Wie Kinder zu Persönlichkeiten werden

Löwenstarke Kids: Strategien gegen Streit, für mehr gute Laune und Zufriedenheit

bv Groß Gusborn. Kevin ist gut drauf – glaubt er jedenfalls. Er hat die Federtasche von Wilko geklaut und will sie am liebsten kaputtmachen. Aber Wilko lässt sich das nicht gefallen. Selbstbewusst fordert er Kevin auf, ihm die Federtasche zurückzugeben. „Nö, hab ich keinen Bock drauf“, erwidert Kevin. Wilko bleibt ruhig, geht einen Schritt auf Kevin zu, erhebt seine Stimme und blickt seinem Kontrahenten geradewegs in die Augen. Am Ende gibt Kevin ihm das Diebesgut zurück und trollt sich. Die Szene war Teil des „Resilienztrainings“, welches die Trainerinnen Nicole Johnson und Pamela Güttler vergangene Woche an der Grundschule in Groß Gusborn mit Schülerinnen und Schülern durchführten.

Resilienz, häufig mit Widerstandsfähigkeit übersetzt, steht für eine besondere Kraft der Psyche, Belastungen auszuhalten – eine ausgeprägt lebensmutige Haltung. Ein re­silienter Mensch lässt sich von Schicksalsschlägen nicht aus der Bahn werfen, sondern kommt rasch wieder auf die Beine und bewältigt sein Leben wie zuvor. Den Grundschülern diese Resilienz als Rüstzeug für ihr weiteres Leben mitzugeben, ist das am­bitionierte Ziel des Kurses „Löwenstarke Kids“. Erfunden hat es Nicole Johnson, die den Kevin in dem Rollenspiel mimte: einen vorlauten Schüler, der mit Vorliebe andere mobbt.

Wie man sich so jemandem gegenüber behaupten und dazu auch Hilfe von anderen einfordern kann, war eine wichtige Strategie, die den Schulkindern vermittelt wurde. Wer nämlich mutig und selbstsicher auftritt, so das Konzept der „Löwenstarken Kids“, der wird so schnell nicht von anderen gemobbt.
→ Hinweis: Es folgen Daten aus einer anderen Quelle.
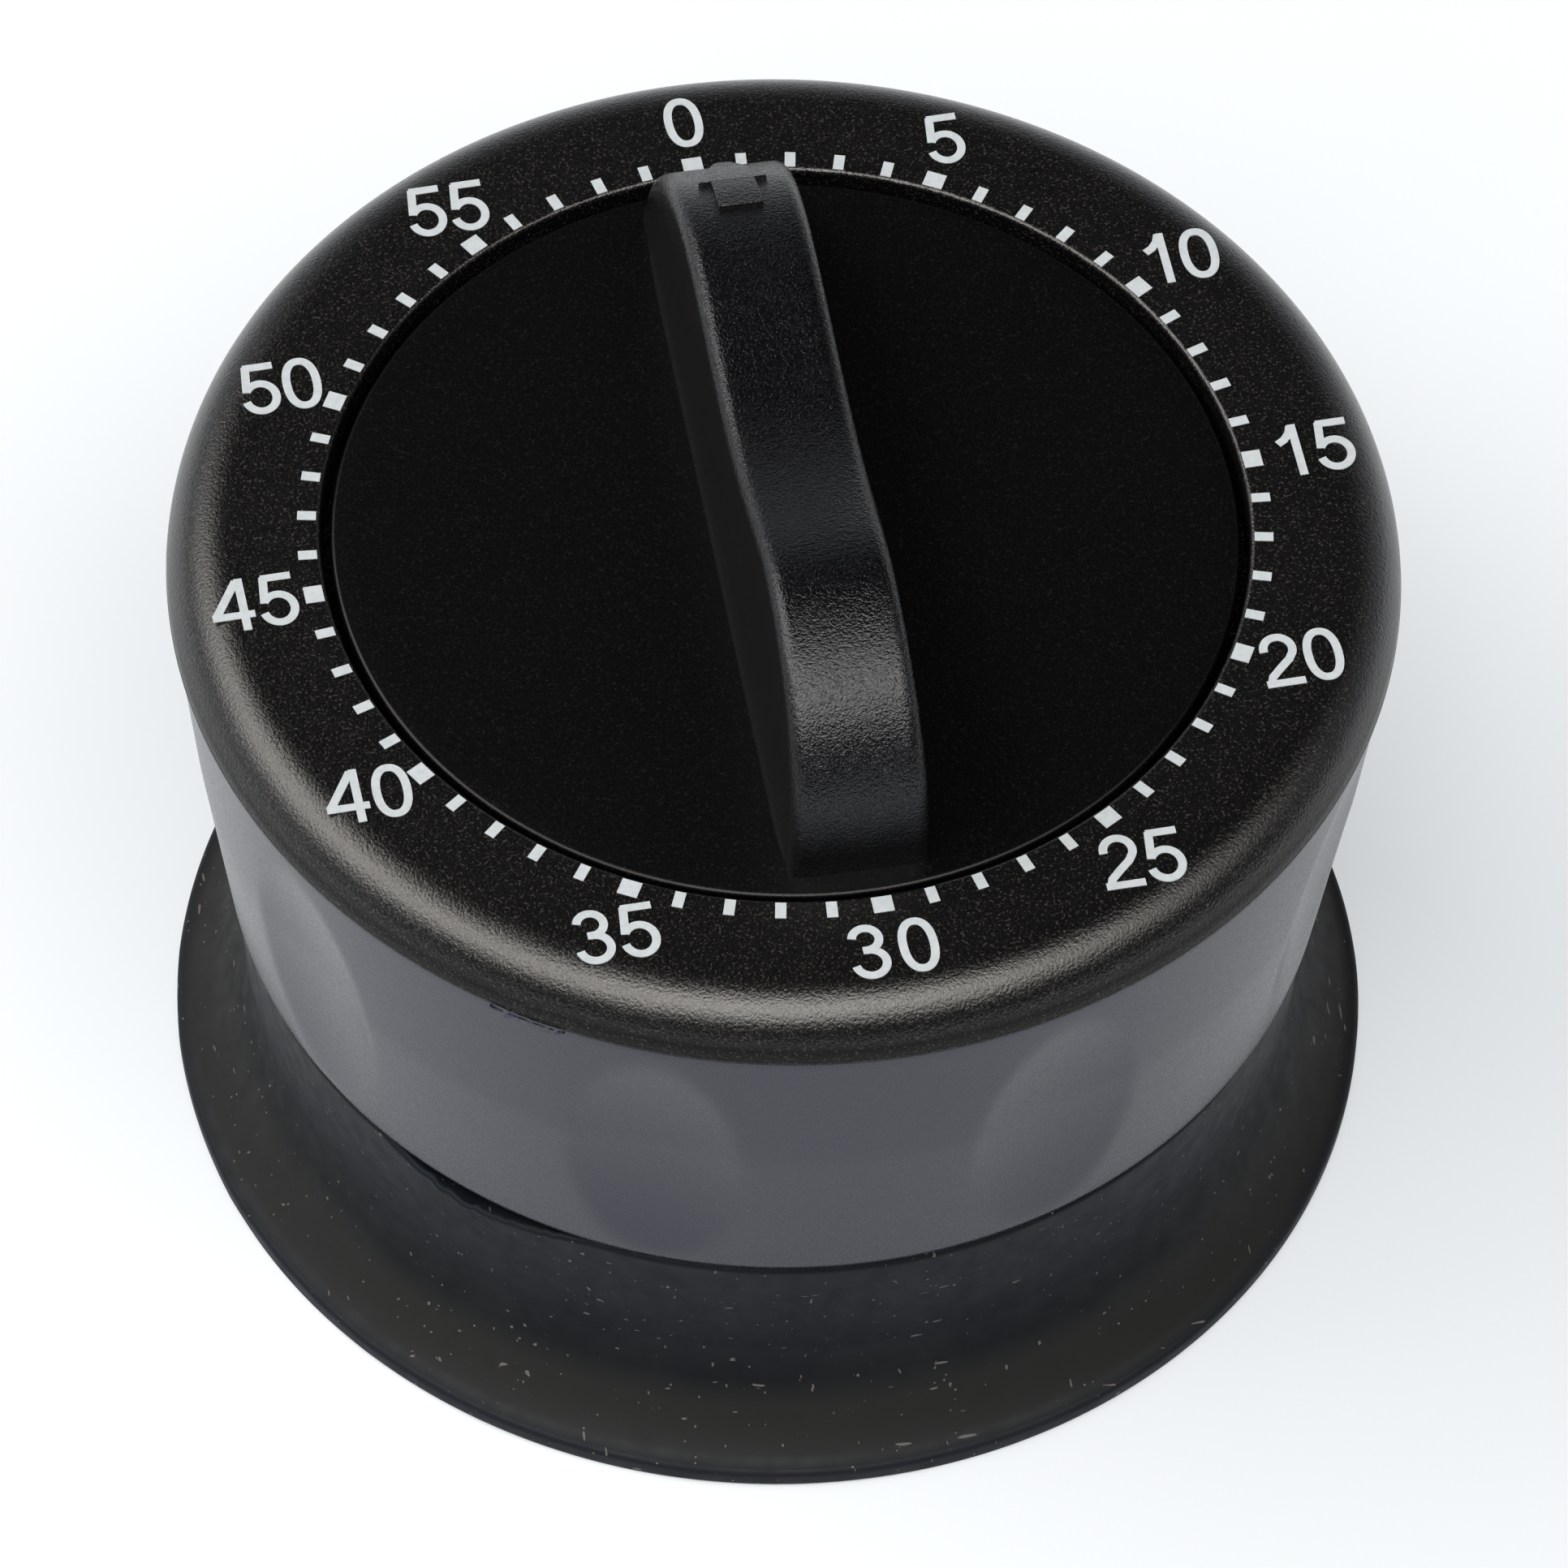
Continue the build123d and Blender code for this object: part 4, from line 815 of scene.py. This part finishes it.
def make_floor():
    paint = Paint("pale_table")
    shade = paint.noise(0.05, 2.0)
    paint.set(Base_Color=paint.mix(shade, *FLOOR_TONES), Roughness=0.7)
    paint.set(Emission_Color=FLOOR_GLOW, Emission_Strength=0.35, Specular_IOR_Level=0.1)
    corners = [(x * FLOOR_HALF, y * FLOOR_HALF, 0) for x, y in ((-1, -1), (1, -1), (1, 1), (-1, 1))]
    floor = add_mesh("floor", corners, [(0, 1, 2, 3)], paint.material)


WARM_WHITE = (1.0, 0.965, 0.91)
LIGHT_DISTANCE = 1.45
# Name, azimuth and elevation in degrees, width and height in metres, watts.
LIGHTS = (
    ("key_left", -112, 44, 1.4, 0.9, 16), ("front_left", -48, 52, 1.0, 0.9, 11),
    ("front_top", 8, 60, 1.0, 0.95, 14), ("fill_right", 60, 48, 0.7, 0.6, 3),
)
WORLD_TINT = (0.92, 0.95, 1.0)
# Brightness of the surroundings against the upward part of the direction.
WORLD_LEVELS = ((0.0, 1.0), (0.40, 0.85), (0.52, 0.10), (0.62, 0.015), (1.0, 0.01))
# Strength behind the camera and ahead of it, and where along Y it changes.
WORLD_NEAR = (-0.35, 0.05)
WORLD_FAR = (0.25, 0.45)


def soft_light(name, azimuth, elevation, width, height, power):
    """Soft box that looks at the timer. Azimuth 0 is the camera's side, 90 is +X."""
    light = bpy.data.lights.new(name, "AREA")
    light.shape = "RECTANGLE"
    light.size, light.size_y = width, height
    light.energy = power
    light.color = WARM_WHITE
    lamp = bpy.data.objects.new(name, light)
    a, e = radians(azimuth), radians(elevation)
    back = Vector((sin(a) * cos(e), -cos(a) * cos(e), sin(e)))
    lamp.location = Vector((0, 0, FACE_Z)) + back * LIGHT_DISTANCE
    lamp.rotation_mode = "QUATERNION"
    lamp.rotation_quaternion = back.to_track_quat("Z", "Y")
    bpy.context.scene.collection.objects.link(lamp)


def make_surroundings():
    """White studio walls low down and a dark ceiling, so that level faces stay black."""
    world = bpy.data.worlds.new("studio")
    bpy.context.scene.world = world
    world.use_nodes = True
    tree = world.node_tree
    place_node = tree.nodes.new("ShaderNodeTexCoord")
    split = tree.nodes.new("ShaderNodeSeparateXYZ")
    ramp = tree.nodes.new("ShaderNodeValToRGB")
    tree.links.new(place_node.outputs["Generated"], split.inputs[0])
    tree.links.new(split.outputs["Z"], ramp.inputs["Fac"])
    while len(ramp.color_ramp.elements) < len(WORLD_LEVELS):
        ramp.color_ramp.elements.new(0.5)
    for element, (position, level) in zip(ramp.color_ramp.elements, WORLD_LEVELS):
        element.position = position
        element.color = (*(level * part for part in WORLD_TINT), 1)
    behind = tree.nodes.new("ShaderNodeMapRange")
    behind.inputs["From Min"].default_value, behind.inputs["To Min"].default_value = WORLD_NEAR
    behind.inputs["From Max"].default_value, behind.inputs["To Max"].default_value = WORLD_FAR
    tree.links.new(split.outputs["Y"], behind.inputs["Value"])
    back = tree.nodes["Background"]
    tree.links.new(ramp.outputs["Color"], back.inputs["Color"])
    tree.links.new(behind.outputs["Result"], back.inputs["Strength"])
    for name, azimuth, elevation, width, height, power in LIGHTS:
        soft_light(name, azimuth, elevation, width, height, power)
    bpy.context.scene.view_settings.view_transform = "Standard"


def make_camera():
    data = bpy.data.cameras.new("camera")
    data.lens = CAMERA_LENS
    data.sensor_width = SENSOR_W
    data.clip_start, data.clip_end = CLIP
    camera = bpy.data.objects.new("camera", data)
    a, e = radians(CAMERA_AZIMUTH), radians(CAMERA_ELEVATION)
    ahead = Vector((sin(a) * cos(e), cos(a) * cos(e), -sin(e)))
    camera.location = CAMERA_AIM - ahead * CAMERA_DISTANCE
    camera.rotation_mode = "QUATERNION"
    level = ahead.to_track_quat("-Z", "Y")
    camera.rotation_quaternion = level @ Matrix.Rotation(radians(CAMERA_ROLL), 3, "Z").to_quaternion()
    bpy.context.scene.collection.objects.link(camera)
    bpy.context.scene.camera = camera


paint_movement()
make_cap()
make_flash()
make_strokes()
make_numbers()
make_case()
make_foot()
make_disc()
make_grip()
make_arrow()
make_floor()
make_surroundings()
make_camera()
Dazu muss aber erst mal das Selbstwertgefühl gestärkt werden – nur wer sich mag, strahlt das auch aus.

Die Hauptregel der Löwenkids lautet denn auch: Ich bleibe ruhig und entspannt wie ein Löwe, denn in der Ruhe liegt die Kraft.“ Eine Strategie ist, den Fokus immer aufs Positive zu legen, sich abzuwenden von Negativem – dem ärgernden Kind. Dadurch bekommt „Kevin“ nicht das, was er will: Aufmerksamkeit und Beachtung, er wird einfach stehen gelassen.

Kinder dürfen Fehler machen, ebenso wie Erwachsene, fordert Johnson, „denn Kinder lernen durch Versuch und Irrtum“. Ein weiterer Tipp: Immer kurz und knapp sagen, was man will, und dabei bleiben.

Die Lösungsstrategien für Konflikt zusammengefasst: gewaltfrei, ruhig und klar bleiben. Beleidigungen nicht ans Herz lassen. Den Verstand einschalten, Ruhe bewahren, Hilfe suchen. Dazu wurde ein imaginäres Schutzschild an die Schüler verteilt.

Wer all dies beherzigt, geht automatisch respektvoller mit anderen um, schafft eine positive, wertschätzende Grundstimmung.

Organisiert hatte die Schulung Schulsozialarbeiterin Mandy Schott, die mehrere Sponsoren für das Projekt begeistern konnte.

Nicole Johnson, die nach 15 Jahren als Bürokauffrau einen neuen Weg als Resilienztrainerin einschlug, ist davon überzeugt, dass die Kinder ein Leben lang von dem Kursangebot profitieren können. Vermittelt werden sollen Selbstvertrauen und ein positiveres Selbstbild, Bewusstsein über die eigenen Gefühle, Wertschätzung der eigenen Stärken und Widerstandsfähigkeit gegenüber negativen Einflüssen. Das in wenigen Stunden zu realisieren, ist sicherlich sehr hoch gegriffen. Die Lehrerschaft bemüht sich engagiert um ähnliche Ziele. Aber der eingeschlagene Weg der Schule wird unterstützt. Die Belohnung: weniger Streit, mehr gute Laune. Klare Kommunikation schafft grundsätzlich mehr Sicherheit, mehr Eigenverantwortung und Zufriedenheit im Leben.